Seorang pengusaha menyampaikan bahwa orang-orang di pemerintahan itu pintar-pintar semua dan sebenarnya sudah tahu persoalan yang dihadapi dunia usaha. Apalagi, selama ini kalangan pelaku usaha tak henti memberi masukan, keluhan, hingga jeritan untuk menyuarakan beragam kendala yang mereka hadapi.
Tak terbilang serangkaian seminar, pertemuan, diskusi, yang menghadirkan para pemangku kepentingan digelar untuk membedah aneka permasalahan tersebut. Semua hal itu idealnya bermuara pada pertumbuhan di tiap sektor usaha demi menopang pertumbuhan ekonomi.
Akan tetapi, di pertengahan tahun 2018, defisit neraca perdagangan malahan kian mencuat. Neraca minyak dan gas bumi menjadi sorotan karena porsinya yang memperdalam defisit neraca perdagangan tersebut.
Data Badan Pusat Statistik, ekspor migas periode Januari-Juli 2018 sebesar 10,03 miliar dollar AS dengan impor 16,68 miliar dollar AS sehingga terjadi defisit 6,65 miliar dollar AS. Sementara itu, sektor nonmigas surplus 3,56 miliar dollar AS karena nilai impor yang 90,64 miliar dollar mampu dilampaui pencapaian ekspor yang 94,21 miliar dollar AS.
Alhasil secara total neraca perdagangan defisit 3,09 miliar dollar AS. Beragam upaya mengatasi defisit pun bermunculan. Dorongan substitusi impor, termasuk pengenaan pajak impor, hingga peningkatan ekspor pun gencar disuarakan.
Terkait dorongan ekspor, sebenarnya tanpa disuruh pun pelaku usaha dengan sendirinya akan menggenjot ekspor apabila memang peluang untuk itu ada. Naluri mencari profit toh melekat pada mereka. Ibaratnya, kita tak perlu lagi mengajari ikan untuk berenang.
Hal yang kiranya dapat dilakukan adalah membantu ikan tersebut agar kian lincah berenang menuju tujuan. Patut untuk membantu menghilangkan beban yang memberati laju ikan tadi.
Dalam konteks ini, sepatutnya semua pemangku kepentingan membantu dunia usaha Indonesia agar berdaya saing sehingga kian kuat mempenetrasi pasar ekspor.
Mari kita sejenak kembali ke Oktober 2015, hampir tiga tahun lalu, ketika pemerintah mengeluarkan paket kebijakan ekonomi ketiga. Poin-poinnya keren, sebut misalnya penurunan harga bahan bakar minyak, listrik, dan gas. Masih ada poin lainnya, tapi kita sisihkan dulu.
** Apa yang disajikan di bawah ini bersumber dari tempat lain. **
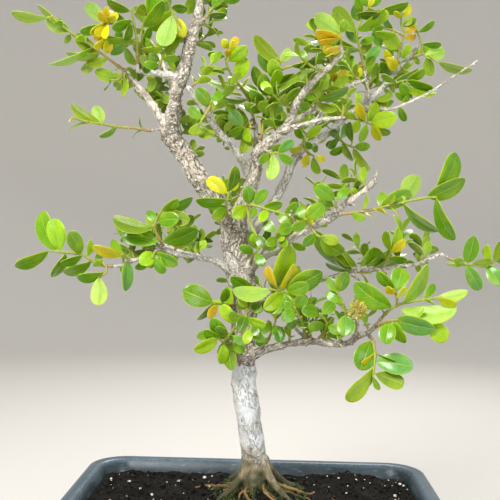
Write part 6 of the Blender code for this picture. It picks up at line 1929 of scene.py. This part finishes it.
def add_tuft(shapes, place, tall, tone, chance):
    """A moss stem's star of narrow leaves."""
    blades = 6
    turn = chance.uniform(0, FULL_TURN)
    lean = Vector((chance.uniform(-0.3, 0.3), chance.uniform(-0.3, 0.3), 1)).normalized()
    under = Vector((0, 0, -0.16))
    faces = [(0, 2, 3, 1), (2, 4, 3), (0, 5, 6, 2), (1, 3, 6, 5), (2, 6, 4), (3, 4, 6), (0, 1, 5)]
    for k in range(blades):
        angle = turn + k * TUFT_TURN
        out = Vector((math.cos(angle), math.sin(angle), 0))
        start = place + lean * (tall * k / blades * 0.7)
        side = out.cross(UP) * 0.22
        middle = start + out * tall * 0.3 + Vector((0, 0, tall * 0.25))
        tip = start + out * tall * 0.55 + Vector((0, 0, tall * 0.5))
        points = [
            start + side, start - side, middle + side * 0.9, middle - side * 0.9, tip,
            start + under, middle + under,
        ]
        shapes.add([tuple(point) for point in points], faces, np.array(tone) * (0.7 + 0.6 * k / blades))


def dress_flower(look):
    """The dry bloom: a rough core with many blunt spikes in yellow and beige."""
    chance = random.Random("flower")
    base, top = seen(*FLOWER_BASE), seen(*FLOWER_TOP)
    axis = (top - base).normalized()
    centre = base.lerp(top, 0.62)
    shapes = Shapes()
    route = [tuple(base + (centre - base) * share) for share in (-0.1, 0.3, 0.7, 1.0)]
    add_tube(shapes, route, [1.0, 0.95, 1.0, 1.3], 10, linear(GREEN_TWIG))
    points, faces = stone_shape(BLOOM_CORE, chance, 3)
    shapes.add([tuple(point + centre) for point in points], faces, linear(BLOOM_CORE_COLOR))
    for k in range(SPIKE_COUNT):
        height = 1 - 2 * (k + 0.5) / SPIKE_COUNT
        angle = k * GOLDEN_TURN
        level = math.sqrt(1 - height ** 2)
        way = Vector((level * math.cos(angle), level * math.sin(angle), height))
        if way.dot(axis) < -0.8:
            continue
        way = (way + Vector([chance.uniform(-0.2, 0.2) for _ in range(3)])).normalized()
        reach = chance.uniform(4.6, 6.4)
        spike = [tuple(centre + way * reach * share) for share in (0.4, 0.7, 0.92, 1.0)]
        tone = np.array(linear(chance.choice(FLOWER_COLORS))) * chance.uniform(0.8, 1.25)
        add_tube(shapes, spike, [0.5, 0.36, 0.42, 0.3], 6, tone)
    shapes.piece("dry_bloom", [look], "flower", ["flower_head"])


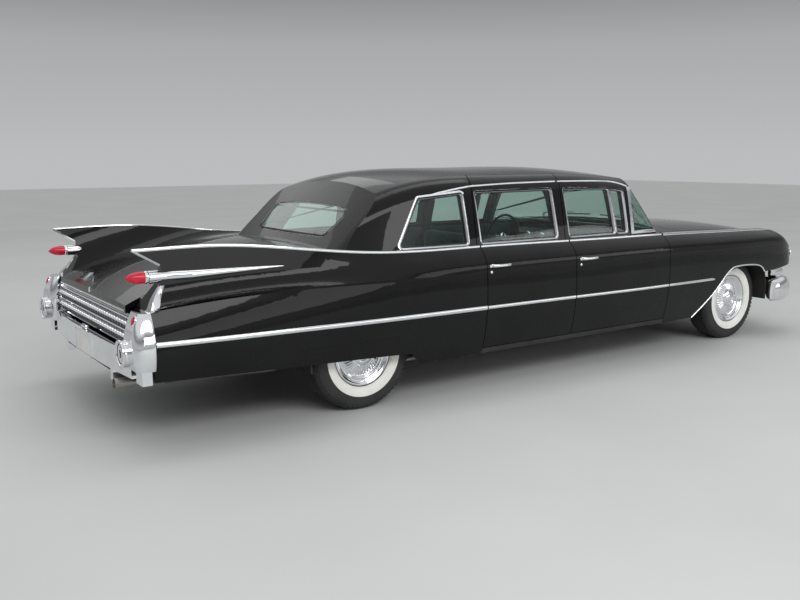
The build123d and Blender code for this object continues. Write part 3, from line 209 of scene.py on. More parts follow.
LACQUER, DUST = (0.003, 0.003, 0.0035), 0.0028
PAINT = coat("black_lacquer", LACQUER, [c + DUST for c in LACQUER], (0.2, 0.34), (3.2, 5.0),
    (0.35, 0.75), (9.0, 6.0), (160.0, 2.0, 0.03, 0.0004), Specular_IOR_Level=0.05,
    Coat_Weight=0.65, Coat_IOR=1.36, Coat_Roughness=0.025)
CHROME = metal("bright_chrome", (0.86, 0.87, 0.89), 0.03, 0.09)
ANODISED = metal("window_bright_metal", (0.74, 0.75, 0.77), 0.16, 0.28, stretch=(1, 1, 6))
GRILLE_BACK = metal("dark_grille_metal", (0.1, 0.1, 0.105), 0.3, 0.5)
TINTED = pane("green_tinted_glass", (0.72, 0.88, 0.82), 0.0, 0.02)
CLEAR_LENS = pane("clear_lamp_lens", (0.93, 0.94, 0.93), 0.04, 0.1)
LAMP_FACE = pane("silvered_lamp_glass", (0.8, 0.82, 0.83), 0.06, 0.12, 0.3)
RED_LENS = pane("red_lamp_lens", (0.72, 0.018, 0.05), 0.08, 0.13, 0.25)
STEEL = metal("dull_pipe_steel", (0.36, 0.34, 0.32), 0.35, 0.6, 22.0)
print("bright finishes", [m.name for m in bpy.data.materials])


# %% Rubber, castings, cloth and trim
def matt(name, dark, light, low, high, scale, grain, depth):
    """A matt or satin surface with blotchy colour and a fine grain."""
    return coat(name, dark, light, (low, high), (scale, 6.0), (0.3, 0.72),
        relief=(grain, 3.0, depth, 0.001))


def woven(name, dark, light, threads):
    """Cloth: two crossed sets of threads are worked into the colour and the relief."""
    material, tree, shader = new_finish(name)
    own = add_node(tree, "ShaderNodeTexCoord").outputs["Object"]
    warp, weft = [add_node(tree, "ShaderNodeTexWave", bands_direction=way, Vector=own,
        Scale=threads, Distortion=0.6).outputs["Fac"] for way in "XY"]
    weave = add_node(tree, "ShaderNodeMath", operation="MULTIPLY", _0=warp, _1=weft).outputs[0]
    blotch = add_node(tree, "ShaderNodeMath", operation="ADD", _0=weave,
        _1=noise(tree, 7.0, 5.0)).outputs[0]
    tint(tree, shader, blotch, (0.35, 1.1), dark, light)
    shader.inputs["Roughness"].default_value = 0.85
    shader.inputs["Sheen Weight"].default_value = 0.35
    bump(tree, shader, weave, 0.35, 0.001)
    return material


RUBBER = matt("tyre_rubber", (0.014, 0.014, 0.015), (0.03, 0.03, 0.03), 0.55, 0.8, 9.0, 260.0,
    0.2)
WHITEWALL = matt("whitewall_rubber", (0.74, 0.73, 0.69), (0.86, 0.86, 0.83), 0.45, 0.6, 12.0,
    200.0, 0.1)
UNDERSEAL = matt("chassis_black", (0.012, 0.012, 0.012), (0.03, 0.028, 0.026), 0.55, 0.85, 6.0,
    120.0, 0.25)
IRON = matt("engine_enamel", (0.03, 0.045, 0.07), (0.05, 0.07, 0.1), 0.4, 0.65, 10.0, 140.0,
    0.25)
SEAT_CLOTH = woven("seat_cloth", (0.03, 0.09, 0.1), (0.1, 0.22, 0.24), 260.0)
CARPET = matt("dark_carpet", (0.012, 0.03, 0.034), (0.03, 0.06, 0.065), 0.85, 1.0, 30.0, 700.0,
    0.8)
LINING = woven("roof_lining_cloth", (0.2, 0.27, 0.27), (0.34, 0.42, 0.41), 300.0)
DASH = matt("dash_vinyl", (0.012, 0.022, 0.026), (0.025, 0.04, 0.045), 0.4, 0.6, 18.0, 500.0,
    0.5)
BLACK_PLASTIC = matt("black_rim_plastic", (0.01, 0.01, 0.011), (0.02, 0.02, 0.021), 0.25, 0.4,
    18.0, 300.0, 0.1)
SEAL = matt("window_seal_rubber", (0.01, 0.01, 0.01), (0.02, 0.02, 0.02), 0.6, 0.8, 20.0,
    300.0, 0.2)
print("finishes", len(bpy.data.materials))

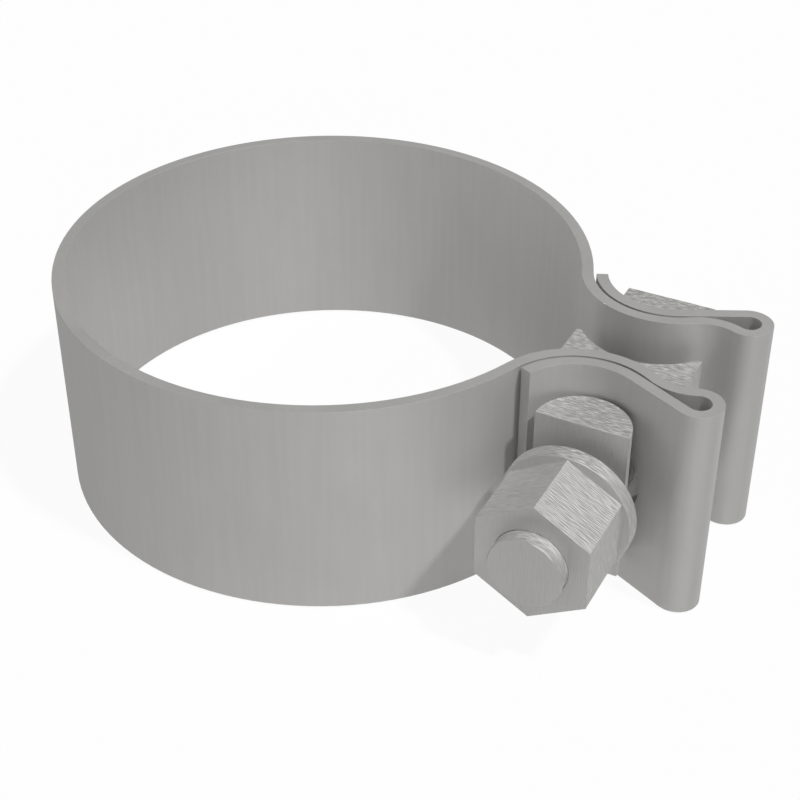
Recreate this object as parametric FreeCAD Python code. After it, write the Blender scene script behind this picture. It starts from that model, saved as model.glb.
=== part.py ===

Agar tidak melebar, kita fokus saja ke penurunan harga gas yang selama ini didambakan pelaku industri. Kompas (8/10/2015) mencatat, pemerintah memberlakukan harga gas untuk pabrik dari lapangan gas yang baru ditetapkan sesuai kemampuan daya beli industri pupuk, yaitu 7 juta metrik british thermal unit (MMBTU). Harga gas untuk industri lain akan diturunkan sesuai kemampuan industri masing-masing. Keputusan ini berlaku efektif per 1 Januari 2016.
Waktu terus berjalan dan hingga kini belum semua industri di dalam negeri merasakan realisasi janji manis penurunan harga gas tersebut. Ambil contoh industri keramik yang -mengutip data Asosiasi Aneka Industri Keramik Indonesia- pada pertengahan Juni 2018 lalu masih menanggung harga gas industri 9,16 dollar AS per MMBTU di zona Jawa bagian barat (Banten sampai perbatasan Jawa Tengah).
Adapun industri keramik di zona Jawa bagian timur menanggung harga 7,98 dollar AS per MMBTU. Dapatkah membayangkan tingkat daya saing industri keramik dalam negeri di kancah pasar ekspor ketika harga gas di negara lain rata-rata di bawah 6 dollar AS per MMBTU?
Kondisi semacam ini menggambarkan bahwa industri di Indonesia sudah kalah sejak awal, sejak tahap produksi, sejak masih ada di dalam negeri. Mendorong mereka meningkatkan ekspor pada kondisi seperti itu ibarat mengajak orang tak bertenaga yang kurang nutrisi beradu lari dengan atlet asing yang berkecukupan gizi.
Jadi, kalau mau mendorong ekspor, ada baiknya semua hal yang direspon positif dunia usaha dan telah ditawarkan pada belasan paket kebijakan itu segera direalisasikan. Arah kebijakan yang tepat akan sia-sia apabila eksekusinya lambat.